Work instructions:
Copy every line of the listing exactly.

+---+

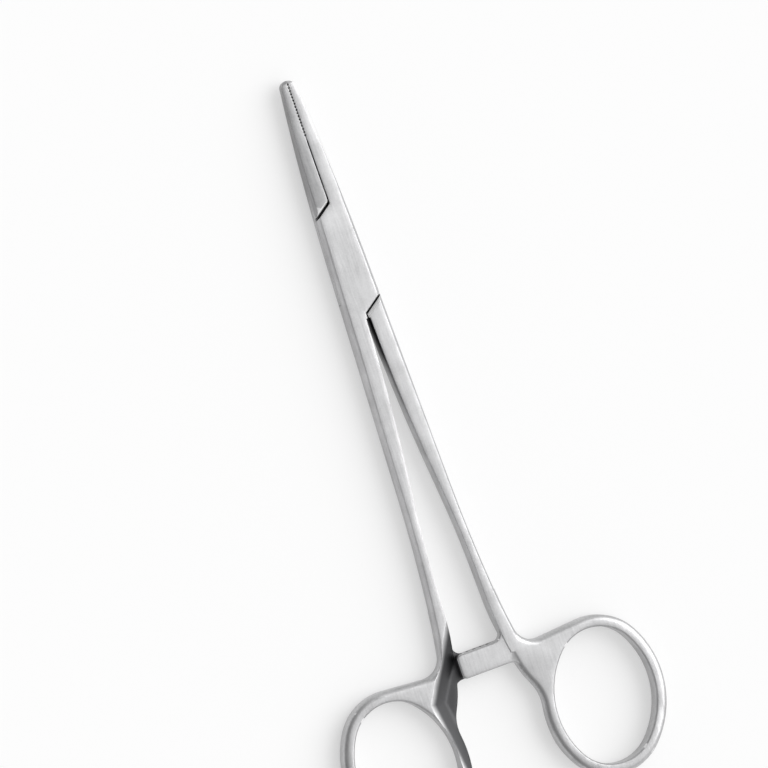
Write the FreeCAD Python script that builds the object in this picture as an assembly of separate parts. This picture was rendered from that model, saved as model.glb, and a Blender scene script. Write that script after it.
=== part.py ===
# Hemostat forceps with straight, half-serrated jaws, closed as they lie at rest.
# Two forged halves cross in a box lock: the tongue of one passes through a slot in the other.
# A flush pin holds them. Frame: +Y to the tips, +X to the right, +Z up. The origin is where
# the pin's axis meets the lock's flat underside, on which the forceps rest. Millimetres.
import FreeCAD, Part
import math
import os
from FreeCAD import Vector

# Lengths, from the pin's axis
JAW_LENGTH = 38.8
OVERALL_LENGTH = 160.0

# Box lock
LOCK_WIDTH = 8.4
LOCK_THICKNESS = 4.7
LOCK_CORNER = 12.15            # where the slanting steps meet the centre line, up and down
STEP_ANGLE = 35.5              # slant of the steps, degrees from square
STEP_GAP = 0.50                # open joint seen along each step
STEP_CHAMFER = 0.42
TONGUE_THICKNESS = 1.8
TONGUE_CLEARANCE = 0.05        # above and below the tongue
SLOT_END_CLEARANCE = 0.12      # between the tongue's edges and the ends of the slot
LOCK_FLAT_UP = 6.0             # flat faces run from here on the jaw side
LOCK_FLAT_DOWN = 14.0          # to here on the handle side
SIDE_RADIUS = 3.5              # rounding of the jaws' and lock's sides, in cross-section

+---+

Result of this task:
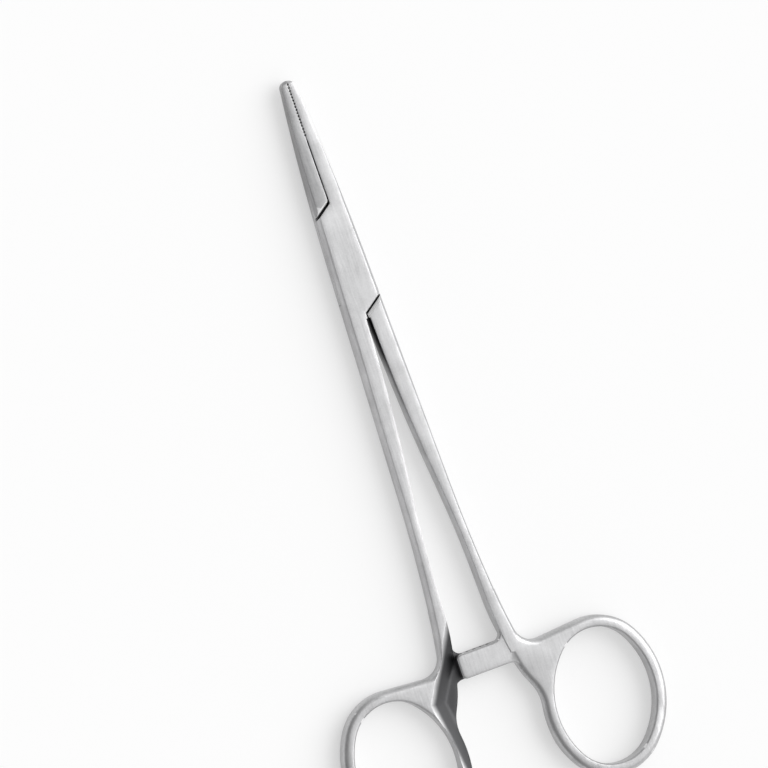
Write the FreeCAD Python script that builds the object in this picture as an assembly of separate parts. This picture was rendered from that model, saved as model.glb, and a Blender scene script. Write that script after it.
=== part.py ===
# Hemostat forceps with straight, half-serrated jaws, closed as they lie at rest.
# Two forged halves cross in a box lock: the tongue of one passes through a slot in the other.
# A flush pin holds them. Frame: +Y to the tips, +X to the right, +Z up. The origin is where
# the pin's axis meets the lock's flat underside, on which the forceps rest. Millimetres.
import FreeCAD, Part
import math
import os
from FreeCAD import Vector

# Lengths, from the pin's axis
JAW_LENGTH = 38.8
OVERALL_LENGTH = 160.0

# Box lock
LOCK_WIDTH = 8.4
LOCK_THICKNESS = 4.7
LOCK_CORNER = 12.15            # where the slanting steps meet the centre line, up and down
STEP_ANGLE = 35.5              # slant of the steps, degrees from square
STEP_GAP = 0.50                # open joint seen along each step
STEP_CHAMFER = 0.42
TONGUE_THICKNESS = 1.8
TONGUE_CLEARANCE = 0.05        # above and below the tongue
SLOT_END_CLEARANCE = 0.12      # between the tongue's edges and the ends of the slot
LOCK_FLAT_UP = 6.0             # flat faces run from here on the jaw side
LOCK_FLAT_DOWN = 14.0          # to here on the handle side
SIDE_RADIUS = 3.5              # rounding of the jaws' and lock's sides, in cross-section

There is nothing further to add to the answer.